4. Do you long for large aperture lenses? You know, one of those f1.4 primes or that 14-150 (full frame equivalent 28-300mm) f 2.8 mentioned above? I’m going to ask a simple question - why? And when you break it down, there are only three reasons; speed (you can shoot faster with a bigger aperture lens), the ability to shoot better in low light, and a shallower depth of field allowing for background blur (bokeh). The interesting thing is, in today’s real world of real lenses, I can get all of that with the cheaper, smaller zoom lenses with smaller aperture capabilities. It’s a little thing called ISO. The better cameras out there today have what no 35mm film camera had - the ability to change ISO at your whim. Not only that, but the newer ones easily shoot cleanly at 1600 ISO and sometimes quite a bit more. Everything in photography doubles and halves as you raise and lower it, so shooting with a f1.4 lens at a speed of 1/400 sec. with an ISO of 100 is exactly the same (speedwise) as shooting at f4 at 1/400 sec. with an ISO of 800! And you say, yeah but the ISO gets too high when I try to shoot in really low light. And I say, true, but how often do you shoot in really low light? Be honest. Maybe a few times when you bought the camera to see what it could do? Maybe once after that? And bokeh we covered above - yes, my zoomed background blur might look a bit closer than your non-zoomed background blur on the same shot, but it’s blur - who cares?

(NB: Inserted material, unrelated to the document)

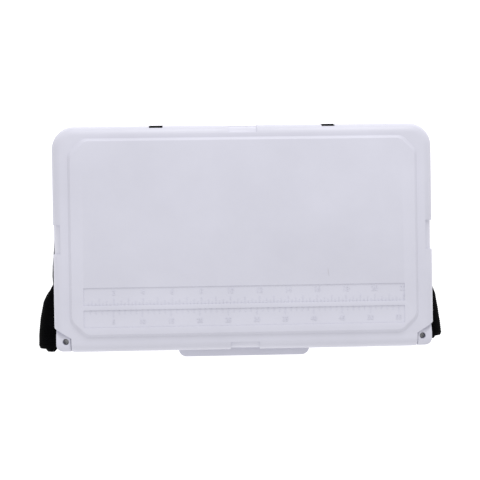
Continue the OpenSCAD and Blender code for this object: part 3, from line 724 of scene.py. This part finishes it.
# white floor that glows a little, white surroundings, two soft lights and the camera
setting = {"floorSize": 12, "white": (1, 1, 1, 1), "paper": (0.9, 0.9, 0.9, 1), "glow": 0.4, "sky": 0.77}
clearSelection()
bpy.ops.mesh.primitive_plane_add(size=setting["floorSize"], location=(0, 0, 0))
floor = bpy.context.object
floor.name = floor.data.name = "floor"
paper = bpy.data.materials.new("paper")
paper.use_nodes = True
sheet = paper.node_tree.nodes["Principled BSDF"].inputs
sheet["Base Color"].default_value = setting["paper"]
sheet["Roughness"].default_value = 0.9
sheet["Emission Color"].default_value = setting["white"]
sheet["Emission Strength"].default_value = setting["glow"]
floor.data.materials.append(paper)

bpy.context.scene.view_settings.view_transform = "Standard"
world = bpy.data.worlds.new("world")
bpy.context.scene.world = world
world.use_nodes = True
sky = world.node_tree.nodes["Background"].inputs
sky["Color"].default_value = setting["white"]
sky["Strength"].default_value = setting["sky"]


def addLight(name, place, target, size, power):
    clearSelection()
    bpy.ops.object.light_add(type="AREA", location=place)
    light = bpy.context.object
    light.name = light.data.name = name
    light.data.size = size
    light.data.energy = power
    light.rotation_euler = (Vector(target) - Vector(place)).to_track_quat("-Z", "Y").to_euler()
    return light


addLight("key", (-0.3, -2.4, 1.7), (0, 0, 0.35), 1.2, 33)
addLight("fill", (0.6, 1.9, 2.2), (0, 0, 0.3), 1.8, 11)

# camera above the lid, with the top of its frame toward the front of the chest
shot = {
    "target": Vector((7.2 * mm, 5 * mm + middleY, 400 * mm)), "away": 2, "lens": 85.55, "sensor": 36,
    "turns": ((-0.87, "Z"), (0.55, "X"), (2.37, "Y"), (180, "Z")),
}
turn = Matrix.Identity(4)
for degrees, axis in shot["turns"]:
    turn = turn @ Matrix.Rotation(math.radians(degrees), 4, axis)
clearSelection()
bpy.ops.object.camera_add(location=shot["target"] + turn @ Vector((0, 0, shot["away"])))
camera = bpy.context.object
camera.rotation_euler = turn.to_euler()
camera.data.lens = shot["lens"]
camera.data.sensor_width = shot["sensor"]
bpy.context.scene.camera = camera
print("camera done")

5. Electronic viewfinder vs. optical? Many pros still swear optical is the only way to go. Them and the dinosaurs should do lunch. The best electronic viewfinders are stunningly good and do what no optical viewfinder can - they show you the picture that you’re actually going to take, an invaluable aid incapable of being overstated. Do they get a little odd in low light? Yes they do. Now tell me again how many times you actually shot in really low light after you first tried it out when you bought your camera? Don’t even consider optical, but do be sure to get a camera with a good electronic one - they are a pure delight to use.

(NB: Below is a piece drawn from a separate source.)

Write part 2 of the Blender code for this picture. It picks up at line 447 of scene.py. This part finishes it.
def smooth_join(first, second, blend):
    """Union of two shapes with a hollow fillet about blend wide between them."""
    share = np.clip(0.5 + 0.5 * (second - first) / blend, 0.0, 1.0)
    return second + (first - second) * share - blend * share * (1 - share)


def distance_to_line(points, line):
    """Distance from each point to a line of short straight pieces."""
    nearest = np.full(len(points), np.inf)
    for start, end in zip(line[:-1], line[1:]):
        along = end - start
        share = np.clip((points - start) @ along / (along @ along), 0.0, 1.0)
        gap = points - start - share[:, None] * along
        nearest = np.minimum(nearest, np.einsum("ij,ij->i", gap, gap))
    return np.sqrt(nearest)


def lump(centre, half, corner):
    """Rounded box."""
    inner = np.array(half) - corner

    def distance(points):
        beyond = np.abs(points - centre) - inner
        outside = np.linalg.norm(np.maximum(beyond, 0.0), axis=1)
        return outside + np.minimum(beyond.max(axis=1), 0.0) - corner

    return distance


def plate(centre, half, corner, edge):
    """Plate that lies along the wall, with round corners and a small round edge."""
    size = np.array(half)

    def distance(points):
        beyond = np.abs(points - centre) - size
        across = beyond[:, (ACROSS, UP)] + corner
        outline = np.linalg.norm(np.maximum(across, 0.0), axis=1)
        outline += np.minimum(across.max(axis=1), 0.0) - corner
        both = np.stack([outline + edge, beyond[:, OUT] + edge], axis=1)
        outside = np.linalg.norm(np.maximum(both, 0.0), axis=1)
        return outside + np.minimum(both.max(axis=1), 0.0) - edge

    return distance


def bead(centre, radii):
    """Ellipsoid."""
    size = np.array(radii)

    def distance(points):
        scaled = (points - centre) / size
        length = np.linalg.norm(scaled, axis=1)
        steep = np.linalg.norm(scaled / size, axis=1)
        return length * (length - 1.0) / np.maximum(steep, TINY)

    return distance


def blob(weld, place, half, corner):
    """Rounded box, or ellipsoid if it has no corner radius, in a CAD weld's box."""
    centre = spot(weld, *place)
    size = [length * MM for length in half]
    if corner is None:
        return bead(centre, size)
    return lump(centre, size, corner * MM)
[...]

Anyway, here is what I recently compared. Fuji XT1 vs XPro2? No diff in picture quality - actually, to be honest, the XT1 looked better. Nikon D7200 vs. mirrorless? Olympus EM 1 and Fuji XT1 are actually better. Sony A6000 was a step behind. When Ken Rockwell (who occasionally says good things but it far more often a pro dinosaur) says DSLR’s take better pics than mirrorless, I don’t know what he’s talking about. Better colour on a DSLR? How can a mirror affect colour? Especially since almost all the sensors for all camera manufacturers, whether DSLR or mirrorless, are made by Sony. On the same SD card, side by side, shooting the same things with similar lenses, no human being could tell the shots I took with the Nikon D7200 from any of the mirrorless’ shots*. So why not go smaller?

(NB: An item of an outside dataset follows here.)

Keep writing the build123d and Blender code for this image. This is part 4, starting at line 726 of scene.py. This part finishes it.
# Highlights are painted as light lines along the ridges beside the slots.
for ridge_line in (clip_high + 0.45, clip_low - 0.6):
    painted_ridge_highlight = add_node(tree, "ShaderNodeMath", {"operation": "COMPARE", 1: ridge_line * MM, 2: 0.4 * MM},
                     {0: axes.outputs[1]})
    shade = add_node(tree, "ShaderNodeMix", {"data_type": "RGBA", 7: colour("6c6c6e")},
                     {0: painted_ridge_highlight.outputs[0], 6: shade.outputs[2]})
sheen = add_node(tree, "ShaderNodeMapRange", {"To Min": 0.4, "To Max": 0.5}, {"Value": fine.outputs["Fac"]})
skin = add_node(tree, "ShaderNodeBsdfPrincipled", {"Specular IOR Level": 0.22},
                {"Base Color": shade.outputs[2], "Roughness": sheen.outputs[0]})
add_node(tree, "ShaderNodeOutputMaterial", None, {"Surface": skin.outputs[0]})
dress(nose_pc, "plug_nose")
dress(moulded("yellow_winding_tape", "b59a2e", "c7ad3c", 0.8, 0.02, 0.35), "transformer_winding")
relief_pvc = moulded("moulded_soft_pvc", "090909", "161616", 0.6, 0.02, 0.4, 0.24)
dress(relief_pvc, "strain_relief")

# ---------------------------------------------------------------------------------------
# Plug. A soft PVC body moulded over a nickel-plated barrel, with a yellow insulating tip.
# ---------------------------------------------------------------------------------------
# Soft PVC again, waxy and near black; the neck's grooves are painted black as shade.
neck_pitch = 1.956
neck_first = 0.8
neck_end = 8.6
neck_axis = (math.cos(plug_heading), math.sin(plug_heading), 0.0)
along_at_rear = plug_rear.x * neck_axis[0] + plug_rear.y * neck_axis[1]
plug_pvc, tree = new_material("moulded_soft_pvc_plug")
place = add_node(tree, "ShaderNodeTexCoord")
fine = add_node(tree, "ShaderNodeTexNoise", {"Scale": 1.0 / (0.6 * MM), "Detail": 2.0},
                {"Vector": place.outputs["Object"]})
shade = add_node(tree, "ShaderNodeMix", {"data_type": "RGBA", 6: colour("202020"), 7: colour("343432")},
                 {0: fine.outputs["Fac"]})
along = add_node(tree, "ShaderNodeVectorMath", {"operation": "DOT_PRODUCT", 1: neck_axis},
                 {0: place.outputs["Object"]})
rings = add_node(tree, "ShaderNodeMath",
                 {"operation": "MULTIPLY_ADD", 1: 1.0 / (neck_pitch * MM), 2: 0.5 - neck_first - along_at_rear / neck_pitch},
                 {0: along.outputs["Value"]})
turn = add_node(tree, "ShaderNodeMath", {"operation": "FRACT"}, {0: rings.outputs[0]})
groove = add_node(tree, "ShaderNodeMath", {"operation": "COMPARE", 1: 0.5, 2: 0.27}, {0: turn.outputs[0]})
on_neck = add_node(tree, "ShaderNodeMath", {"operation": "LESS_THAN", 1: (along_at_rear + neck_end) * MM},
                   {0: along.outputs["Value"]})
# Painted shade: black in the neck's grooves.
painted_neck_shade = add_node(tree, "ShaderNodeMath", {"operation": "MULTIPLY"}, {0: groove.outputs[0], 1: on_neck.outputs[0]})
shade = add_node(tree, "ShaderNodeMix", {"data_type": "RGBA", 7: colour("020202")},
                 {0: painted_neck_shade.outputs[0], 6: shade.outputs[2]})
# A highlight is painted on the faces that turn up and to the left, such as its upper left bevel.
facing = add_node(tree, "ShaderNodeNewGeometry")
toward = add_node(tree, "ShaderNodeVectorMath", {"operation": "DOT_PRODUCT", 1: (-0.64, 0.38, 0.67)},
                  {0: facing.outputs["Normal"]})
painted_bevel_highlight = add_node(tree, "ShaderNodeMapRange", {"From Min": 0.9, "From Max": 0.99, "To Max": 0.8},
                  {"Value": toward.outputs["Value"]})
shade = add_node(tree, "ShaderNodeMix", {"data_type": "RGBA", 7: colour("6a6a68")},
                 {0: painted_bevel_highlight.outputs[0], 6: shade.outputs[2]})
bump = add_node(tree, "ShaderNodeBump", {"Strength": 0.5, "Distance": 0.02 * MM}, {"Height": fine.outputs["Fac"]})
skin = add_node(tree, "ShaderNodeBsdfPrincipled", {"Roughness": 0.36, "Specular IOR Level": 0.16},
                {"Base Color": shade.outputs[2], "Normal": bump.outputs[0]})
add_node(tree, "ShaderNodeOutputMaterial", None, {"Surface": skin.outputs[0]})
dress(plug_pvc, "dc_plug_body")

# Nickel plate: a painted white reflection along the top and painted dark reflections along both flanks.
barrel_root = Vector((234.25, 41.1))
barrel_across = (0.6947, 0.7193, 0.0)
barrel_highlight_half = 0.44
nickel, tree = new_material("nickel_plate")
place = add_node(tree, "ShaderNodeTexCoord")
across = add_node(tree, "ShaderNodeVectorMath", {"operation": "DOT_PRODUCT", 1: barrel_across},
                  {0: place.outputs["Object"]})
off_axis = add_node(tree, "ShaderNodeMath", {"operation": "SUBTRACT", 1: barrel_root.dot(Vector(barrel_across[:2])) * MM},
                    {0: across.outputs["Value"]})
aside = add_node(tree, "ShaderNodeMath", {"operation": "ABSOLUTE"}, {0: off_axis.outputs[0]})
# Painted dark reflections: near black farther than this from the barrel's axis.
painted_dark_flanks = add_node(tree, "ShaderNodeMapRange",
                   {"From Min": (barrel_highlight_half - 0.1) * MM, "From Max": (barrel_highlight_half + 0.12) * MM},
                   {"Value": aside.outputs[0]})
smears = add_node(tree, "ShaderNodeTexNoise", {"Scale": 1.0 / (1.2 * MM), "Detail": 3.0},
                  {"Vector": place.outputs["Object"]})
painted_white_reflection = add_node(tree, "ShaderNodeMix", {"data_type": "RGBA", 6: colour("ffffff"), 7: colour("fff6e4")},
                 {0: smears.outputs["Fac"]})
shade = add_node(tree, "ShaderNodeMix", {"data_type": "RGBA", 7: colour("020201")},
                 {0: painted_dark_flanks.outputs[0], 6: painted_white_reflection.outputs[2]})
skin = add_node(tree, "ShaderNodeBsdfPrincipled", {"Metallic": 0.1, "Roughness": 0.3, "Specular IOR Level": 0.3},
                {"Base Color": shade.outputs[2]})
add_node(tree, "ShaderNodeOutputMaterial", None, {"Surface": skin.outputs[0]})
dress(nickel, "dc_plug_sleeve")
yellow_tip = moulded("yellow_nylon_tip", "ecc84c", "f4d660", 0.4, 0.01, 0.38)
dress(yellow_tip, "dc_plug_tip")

Even the salesmen in the camera stores perpetuate the myth when they say, almost by rote, that 4/3 and APC sensors are smaller and therefore can’t be as good as full frame (or likewise, 4/3 can’t be as good as APC). No one bothers to say to what degree, and by that I mean this; the loss in quality from 35mm film to all digital images is greater (I’m going to estimate) by about 20 times than the difference between full frame to APC or 4/3. Do you want to go back to 35mm film? All the top end digital cameras in the larger formats (4/3, APC and full frame) take really, really good pictures. I want you to do two things;
1. Read some of the reviews by Steve Huff where he compares a micro 4/3 camera (Olympus EM1), an APC camera (Fuji XT1) and a full frame camera (one of the Sony’s) - the results are surprising to say the least. http://www.stevehuffphoto.com/2015/02/23/mirrorless-battle-micro-43-vs-aps-c-vs-full-frame/
2. Look at a diagram some time of how a single photograph is processed on a digital camera - there are about 8 different steps, not counting the incredibly complex electronic stuff that goes into the analog to digital conversion itself. The sensor is but one of those steps, and it actually precedes the conversion I just mentioned. The point being that there is much, much more at work in processing a digital picture than just the sensor. You could, for example, probably spend half a lifetime trying to figure out exactly what ISO (or gain) on a digital camera actually does.
Just don’t think smaller is cheaper. It’s no less and no more. But there is a great way to save money - wait for the new model to come out and then buy the older one. Trust me, it works. Yeah, you might not have 4K video (that you can only notice on the 4K TV you don’t have and you’ll probably never shoot two minutes of video on your camera anyway. But wait, the new Olympus EM1 Mark 11 shoots 30 frames per second! How can you pass that up? Well, just think of how many times you might actually use it - like maybe twice - and then upgrade in 3 years when the price is half what it is now). Even dare to buy used (Henry’s has a terrific used selection) if you think you are going to change cameras a lot.
And always remember this, the next time you read the gospel from some pro - we, the enthusiasts, are the ones who have actually been getting it right for the last 20 or so years of the digital revolution. We are the ones who, step by step, have led the way. Let’s keep it up.
*By the way, I look at pics on a very expensive colour balanced 26” Viewsonic monitor.